Les restes humains dans les musées : anthropologie et histoire des collections françaises (XIXe-XXIe siècle)
Auteur / Autrice : | Christelle Patin |
Direction : | Alban Bensa |
Type : | Thèse de doctorat |
Discipline(s) : | Anthropologie sociale et historique |
Date : | Soutenance en 2014 |
Etablissement(s) : | Paris, EHESS |
Mots clés
Résumé
Depuis les années 1990, les collections anthropologiques des institutions muséales constituées de restes humains sont l’objet de vifs débats. Les collections françaises n’y dérogent pas. Leur histoire est au cœur des discours et interroge l’appréhension de nouvelles pratiques. Cette thèse se propose de comprendre quelle histoire, son unicité ou pluralité, ainsi que les acteurs, les modalités et les enjeux de sa construction actuelle. Elle cherche également à confronter cette lecture historiographique à une reconstitution précise de l’histoire scientifique et sociale de ces collections françaises singulières, du moment de la récolte à aujourd’hui. Le choix méthodologique a été de privilégier la micro-histoire qui permet une lecture processuelle et configurationnelle en donnant aux acteurs toutes leurs voix.
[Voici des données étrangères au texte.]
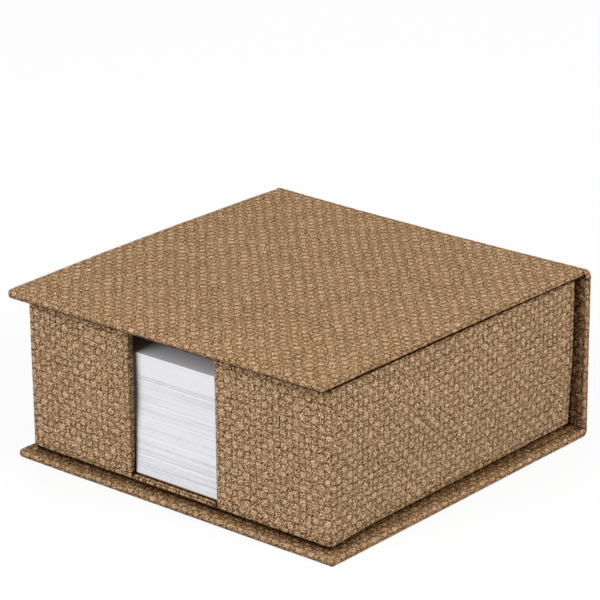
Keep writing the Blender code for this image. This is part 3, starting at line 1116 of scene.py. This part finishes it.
def make_floor_lining(finish):
    low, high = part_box("tray_floor_lining")
    reach = Vector((LINING_REACH, LINING_REACH, 0.0))
    shape = box_shape(low - reach, high + reach)
    finish_piece(
        shape, "floor_lining_sheet", finish, "box", ["tray_floor_lining"]
    )


lining_paper = make_plain_paper(
    "lining paper",
    dark=(0.15, 0.085, 0.042),
    light=(0.42, 0.27, 0.16),
    depth=0.00003,
    mat_share=0.4,
)
make_spine_lining()
make_lid_lining(lining_paper)
make_floor_lining(lining_paper)

# %% [markdown]
# The note sheets are loose, about a tenth of a millimetre thick, and never quite in line. Each is
# its own thin box with a small seeded shift, so the edge of the stack catches light as real paper
# does. The foot of the stack has slid forward a little. The topmost wad is fresh and straighter
# than the rest, and three single sheets sit back and leave thin dark lines. Colour does the rest:
# a noise stretched flat tells one sheet from the next, more in the older wads, and the top sheet
# gets painted shade near the walls that close it in.

# %% The note sheets
SHEET_PITCH = 0.000103
SHEET_THICKNESS = 0.000098
SHEAF_SCATTER = (0.00007, 0.00006, 0.00004, 0.000035, 0.000008)
SHEAF_SHIFT_SHARE = 0.3
SHEAF_GAP = 0.0001
STACK_LEAN = 0.0013
STACK_LEAN_HEIGHT = 0.02
# For a sheaf, which of its sheets sit back, and how far.
SET_BACK_SHEETS = {4: {0: 0.00012}, 5: {8: 0.0003, 14: 0.00022}}
NOTE_ROUGHNESS = 0.78
NOTE_GLOSS = 0.3
NOTE_TONE = 0.8
SHEETS_IN_A_METRE = (30.0, 30.0, 1900.0)
CLOUDS_IN_A_METRE = 900.0
CLOUD_SHARE = 0.15
CLOUD_DEPTH = 0.00001
LOOKING_UP = (0.3, 0.7)
NOTE_SHADE_REACH = 0.009
NOTE_SHADE = 0.6


def make_sheaf(number, scatter, finish):
    low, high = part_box(f"note_sheaf_{number}")
    high.z += SHEAF_GAP if number < len(SHEAF_SCATTER) else 0.0
    count = round((high.z - low.z) / SHEET_PITCH)
    pitch = (high.z - low.z) / count
    middle = (low + high) / 2 * SHEAF_SHIFT_SHARE
    middle.y += tray_middle_y * (1 - SHEAF_SHIFT_SHARE)
    set_back = SET_BACK_SHEETS.get(number, {})
    chance = random.Random(number)
    shape = bmesh.new()
    for step in range(count):
        shift_x, shift_y = chance.gauss(0, scatter), chance.gauss(0, scatter)
        above_floor = low.z + pitch * step - sill_top
        shift_y += set_back.get(step, 0.0) - STACK_LEAN * max(0.0, 1 - above_floor / STACK_LEAN_HEIGHT)
        place = Vector((middle.x + shift_x, middle.y + shift_y, low.z + pitch * (step + 0.5)))
        size = (high.x - low.x, high.y - low.y, SHEET_THICKNESS)
        bmesh.ops.create_cube(shape, size=1.0, matrix=Matrix.LocRotScale(place, None, size))
    print("sheaf", number, "holds", count, "sheets")
    name, solid = f"note_sheets_{number}", f"note_sheaf_{number}"
    finish_piece(shape, name, finish, "notes", [solid])


def make_note_paper(name, sheet_contrast):
    finish, tree, shader = new_finish(name, NOTE_ROUGHNESS)
    shader.inputs["Specular IOR Level"].default_value = NOTE_GLOSS
    place = tree.nodes.new("ShaderNodeTexCoord").outputs["Object"]
    sheets = calculate_vector(tree, "MULTIPLY", place, SHEETS_IN_A_METRE)
    sheets = noise_at(tree, sheets, 1.0, detail=2.0, roughness=0.7).outputs[0]
    cloud = noise_at(tree, place, CLOUDS_IN_A_METRE, detail=3.0, roughness=0.6).outputs[0]
    up = tree.nodes.new("ShaderNodeSeparateXYZ")
    feed(tree, up.inputs[0], tree.nodes.new("ShaderNodeNewGeometry").outputs["True Normal"])
    looking_up = remap(tree, up.outputs[2], *LOOKING_UP)
    # Painted shade on the top sheet near the walls that close it in.
    shade = calculate(tree, "MULTIPLY", corner_shade(tree, NOTE_SHADE_REACH), looking_up)
    tone = add_share(tree, NOTE_TONE, sheets, NOISE_MIDDLE, sheet_contrast / 2)
    tone = add_share(tree, tone, cloud, NOISE_MIDDLE, CLOUD_SHARE)
    tone = add_share(tree, tone, shade, 0.0, -NOTE_SHADE)
    stops = (
        (0.0, (0.02, 0.018, 0.022)),
        (0.5, (0.60, 0.605, 0.64)),
        (0.8, (0.835, 0.835, 0.87)),
        (1.0, (0.90, 0.90, 0.925)),
    )
    feed(tree, shader.inputs["Base Color"], ramp_colour(tree, tone, stops))
    feed(tree, shader.inputs["Normal"], bump_normal(tree, cloud, CLOUD_DEPTH))
    return finish


note_paper = make_note_paper("note paper", sheet_contrast=1.3)
fresh_note_paper = make_note_paper("fresh note paper", sheet_contrast=0.15)
for number, scatter in enumerate(SHEAF_SCATTER, start=1):
    is_fresh = number == len(SHEAF_SCATTER)
    make_sheaf(number, scatter, fresh_note_paper if is_fresh else note_paper)

# %% [markdown]
# The picture was taken with a long lens from the right and a little above. The view is described
# as a photographer would: where the camera points, from which side and height, how far away, and
# how much it is tilted. The focal length in pixels turns into millimetres through the sensor.

# %% Camera
PICTURE_PIXELS = 600
FOCAL_PIXELS = 3003.5
SENSOR = 36.0
VIEW_SIDE = math.radians(40.58)
VIEW_HEIGHT = math.radians(20.31)
VIEW_TILT = math.radians(-0.53)
VIEW_DISTANCE = 0.7525
LOOK_AT = Vector((-0.00106, 0.00097, 0.03954))
NEAREST_SEEN = 0.01
FARTHEST_SEEN = 20.0


def towards(side, height):
    """The direction to something seen that far round from the front, and that high."""
    return Vector(
        (math.sin(side) * math.cos(height), -math.cos(side) * math.cos(height), math.sin(height))
    )


backwards = towards(VIEW_SIDE, VIEW_HEIGHT)
level = Vector((math.cos(VIEW_SIDE), math.sin(VIEW_SIDE), 0.0))
upwards = backwards.cross(level)
across = math.cos(VIEW_TILT) * level + math.sin(VIEW_TILT) * upwards
upwards = math.cos(VIEW_TILT) * upwards - math.sin(VIEW_TILT) * level
lens = bpy.data.cameras.new("camera")
lens.sensor_width = SENSOR
lens.lens = FOCAL_PIXELS / PICTURE_PIXELS * SENSOR
lens.clip_start = NEAREST_SEEN
lens.clip_end = FARTHEST_SEEN
camera = bpy.data.objects.new("camera", lens)
bpy.context.scene.collection.objects.link(camera)
turned = Matrix((across, upwards, backwards)).transposed()
camera.matrix_world = Matrix.Translation(LOOK_AT + backwards * VIEW_DISTANCE) @ turned.to_4x4()
bpy.context.scene.camera = camera
print("lens", round(lens.lens, 1), "mm")

# %% [markdown]
# The picture is lit by soft lamps at about thirty degrees. The largest stands a little left of the
# front, so the left side of the window throws a narrow shade on the paper. One stands square to the
# right side, at the height that lights the lid and both walls alike. A weak one behind keeps the
# back from going dull, and a faint sky fills the rest. The floor is pale paper, and it is shown to
# the camera as nearly white, so that only the box's own shadow darkens it.

# %% Light and floor
SKY_STRENGTH = 0.2
FLOOR_SIZE = 4.0
FLOOR_GREY = 0.12
FLOOR_SHOWN_GREY = 0.9
FLOOR_SHOWN_WHITE = 0.88
FLOOR_ROUGHNESS = 0.9
LAMP_DISTANCE = 1.2
# Each lamp's side and height in degrees, its size in metres and its power in watts.
LAMPS = {
    "front lamp": (-9.0, 29.0, 0.8, 13.6),
    "right lamp": (93.0, 34.0, 0.6, 12.6),
    "back lamp": (-140.0, 35.0, 0.5, 3.0),
}


def add_lamp(name, side, height, size, power):
    light = bpy.data.lights.new(name, "AREA")
    light.shape = "SQUARE"
    light.size = size
    light.energy = power
    lamp = bpy.data.objects.new(name, light)
    bpy.context.scene.collection.objects.link(lamp)
    direction = towards(math.radians(side), math.radians(height))
    lamp.location = direction * LAMP_DISTANCE
    lamp.rotation_euler = (-direction).to_track_quat("-Z", "Y").to_euler()


for name, (side, height, size, power) in LAMPS.items():
    add_lamp(name, side, height, size, power)


def seen_directly(tree):
    """One where the camera looks straight at it, or sees it in a gloss or through glass."""
    path = tree.nodes.new("ShaderNodeLightPath")
    seen = calculate(tree, "MAXIMUM", path.outputs["Is Camera Ray"], path.outputs["Is Glossy Ray"])
    return calculate(tree, "MAXIMUM", seen, path.outputs["Is Transmission Ray"])


sky = bpy.data.worlds.new("sky")
sky.use_nodes = True
bpy.context.scene.world = sky
background = sky.node_tree.nodes["Background"]
background.inputs["Color"].default_value = (1.0, 1.0, 1.0, 1.0)
strength = calculate(
    sky.node_tree, "MULTIPLY_ADD", seen_directly(sky.node_tree), 1.0 - SKY_STRENGTH, SKY_STRENGTH
)
feed(sky.node_tree, background.inputs["Strength"], strength)

shape = bmesh.new()
bmesh.ops.create_grid(shape, x_segments=1, y_segments=1, size=FLOOR_SIZE / 2)
floor_mesh = bpy.data.meshes.new("floor")
shape.to_mesh(floor_mesh)
shape.free()
floor = bpy.data.objects.new("floor", floor_mesh)
bpy.context.scene.collection.objects.link(floor)
floor_finish, tree, shader = new_finish("floor paper", FLOOR_ROUGHNESS)
seen = seen_directly(tree)
floor_tone = calculate(tree, "MULTIPLY_ADD", seen, FLOOR_SHOWN_GREY - FLOOR_GREY, FLOOR_GREY)
feed(tree, shader.inputs["Base Color"], floor_tone)
shown = tree.nodes.new("ShaderNodeEmission")
mixed = tree.nodes.new("ShaderNodeMixShader")
feed(tree, mixed.inputs[0], calculate(tree, "MULTIPLY", seen, FLOOR_SHOWN_WHITE))
feed(tree, mixed.inputs[1], shader.outputs[0])
feed(tree, mixed.inputs[2], shown.outputs[0])
feed(tree, tree.nodes["Material Output"].inputs["Surface"], mixed.outputs[0])
floor.data.materials.append(floor_finish)
print("floor", FLOOR_SIZE, "m square")

# %% [markdown]
# The last step sets the plain view transform.

# %% The view transform
bpy.context.scene.view_settings.view_transform = "Standard"
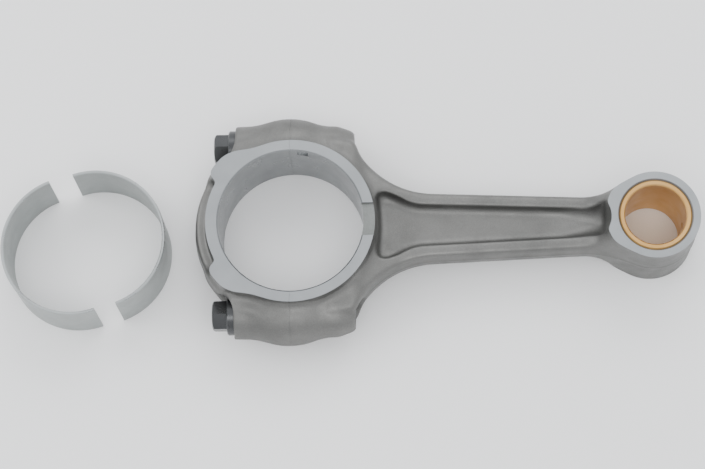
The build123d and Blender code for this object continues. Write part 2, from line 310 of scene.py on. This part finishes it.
def cap_field(x, ay, az):
    """Full-height ears beside the bolt heads, and the stiffening rib round the back."""
    radius = np.hypot(x, ay)
    draft = RING_DRAFT * (HALF - az)
    beyond_end = -(x * -math.sin(EAR_END) + ay * math.cos(EAR_END))
    ear = smooth_max(radius - EAR_R, ay - EAR_FLAT, 5.0)
    ear = smooth_max(ear, -beyond_end, 5.0)
    ear = smooth_max(ear, x + 10.0, 2.0) - draft
    rib_top = az - CAP_RIB_TOP + 0.3 * (CAP_BACK_R - radius)
    rib = smooth_max(radius - CAP_BACK_R - SIDE_DRAFT * (CAP_RIB_TOP - az), rib_top, 4.0)
    rib = smooth_max(rib, x + 16.0, 4.0)
    return smooth_min(ear, rib, 4.0)


def forging_field(x, y, z):
    """Signed distance to the forging before machining, negative inside."""
    ay, az = np.abs(y), np.abs(z)
    back = BACK_SWELL * np.clip((-x - 25) / 10, 0, 1)
    ring = np.hypot(x, ay) - RING_R - back - RING_DRAFT * (HALF - az)
    ring_and_ears = smooth_min(ring, cap_field(x, ay, az), 2.4)
    eye = np.hypot(x - CENTRES, ay) - EYE_R + FLASH_PROUD
    beam = smooth_min(shank_field(x, ay, az), eye, 4.0)
    beam = smooth_max(beam, -pocket_field(x, ay, az), 1.3)
    body = smooth_min(ring_and_ears, boss_field(x, ay, az), 4.5)
    body = smooth_min(body, beam, 5.0)
    relief = smooth_max(np.hypot(ay - BOLT_Y, az) - RELIEF_R, x + CAP_DEPTH + 0.4, 1.0)
    body = smooth_max(body, -relief, 1.4)
    flash = FLASH_PROUD * np.clip(1 - (az / FLASH_HALF) ** 4, 0, 1)
    return np.maximum(body - flash, az - HALF - 2 * CELL)


# ------------------------------------------------------------------ mesh helpers


def new_object(name, mesh):
    piece = bpy.data.objects.new(name, mesh)
    bpy.context.scene.collection.objects.link(piece)
    return piece


def mesh_object(name, points, faces):
    """An object from points in millimetres, with its faces turned outwards."""
    mesh = bpy.data.meshes.new(name)
    mesh.from_pydata((np.asarray(points) * MM).tolist(), [], [list(f) for f in faces])
    shape = bmesh.new()
    shape.from_mesh(mesh)
    bmesh.ops.recalc_face_normals(shape, faces=shape.faces)
    shape.to_mesh(mesh)
    shape.free()
    return new_object(name, mesh)


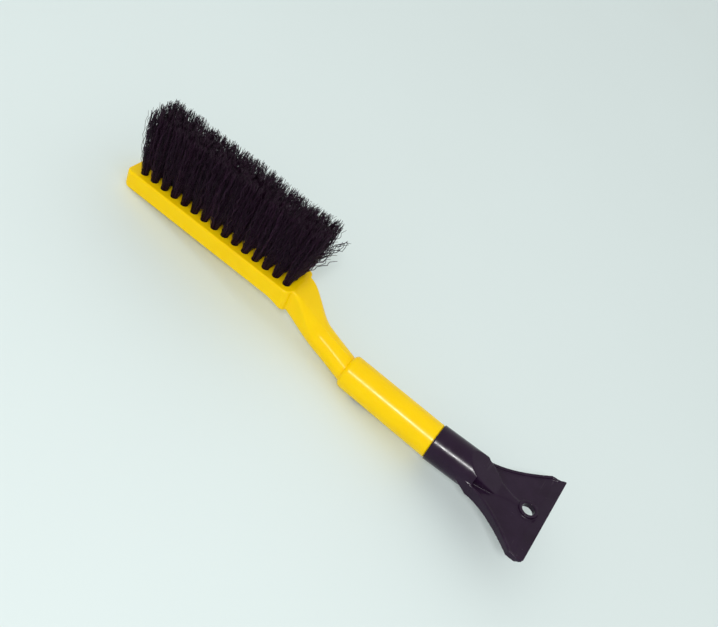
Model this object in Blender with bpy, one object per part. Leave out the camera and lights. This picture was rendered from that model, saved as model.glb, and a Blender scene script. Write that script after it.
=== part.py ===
"""Hand snow brush with an ice scraper pushed onto the end of its grip.

The brush lies with its bristles up.  Shapes are laid out in the brush's own frame: X runs along the
brush from the free end of the head to the cutting edge of the scraper, Y runs across it, and Z points
out of the bristle face, which is at Z = 0.  One empty then carries everything: it tips the brush onto
the end of its head and the start of its grip, as it lies on a table, with the world's origin on the
table under its middle.  Lengths are in metres.
"""

import math

import bmesh
import bpy
from mathutils import Matrix, Vector

# Head block
HEAD_START_X = -0.0015
HEAD_WIDTH = 0.0404
HEAD_THICKNESS = 0.0184
HEAD_END_RADIUS = 0.0055
HEAD_FACE_EDGE_RADIUS = 0.0020
HEAD_BACK_EDGE_RADIUS = 0.0035
HEAD_REAR_X = 0.177
HEAD_REAR_CORNER_RADIUS = 0.0062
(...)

L’établissement de biographie culturelle de ces « corps-objets » a permis de suivre et d’appréhender les dialectiques sur un temps long ainsi que d’analyser les formes de dépendance entre passé et présent. Le choix s’est porté sur les restes anatomiques de Saartjie Baartman, dite la « Vénus hottentote », et le crâne du chef kanak Ataï, tous deux conservés au Muséum national d’histoire naturelle. Ce travail repose sur l’analyse de nombreuses archives inexplorées et pour la partie contemporaine, sur celle des débats et textes législatifs, muséologiques, médiatiques et suivis de scientifiques et conservateurs. La recherche a mis en lumière les logiques de mise en exposition, processus allant de la récolte des cadavres, leur transport puis transformation en objet scientifique, à leur inscription dans des espaces muséographiques. Elle s’achève par la construction de leur restitution. Cet écrit tente ainsi de synthétiser les diverses facettes des débats et des enjeux moraux et politiques dont furent l’objet, directement ou indirectement, Saartjie Baartman et Ataï. Par un jeu d’échelles, il montrera que le destin post-mortem de ces deux personnes fut complexe et multiforme, contrairement aux lectures contemporaines mémorielles, pénétrées de réduction ou d’anachronisme. Elle analyse aussi les hésitations et compositions, en retour, des scientifiques. Finalement, les restes humains des musées se refusent à toute catégorisation simple.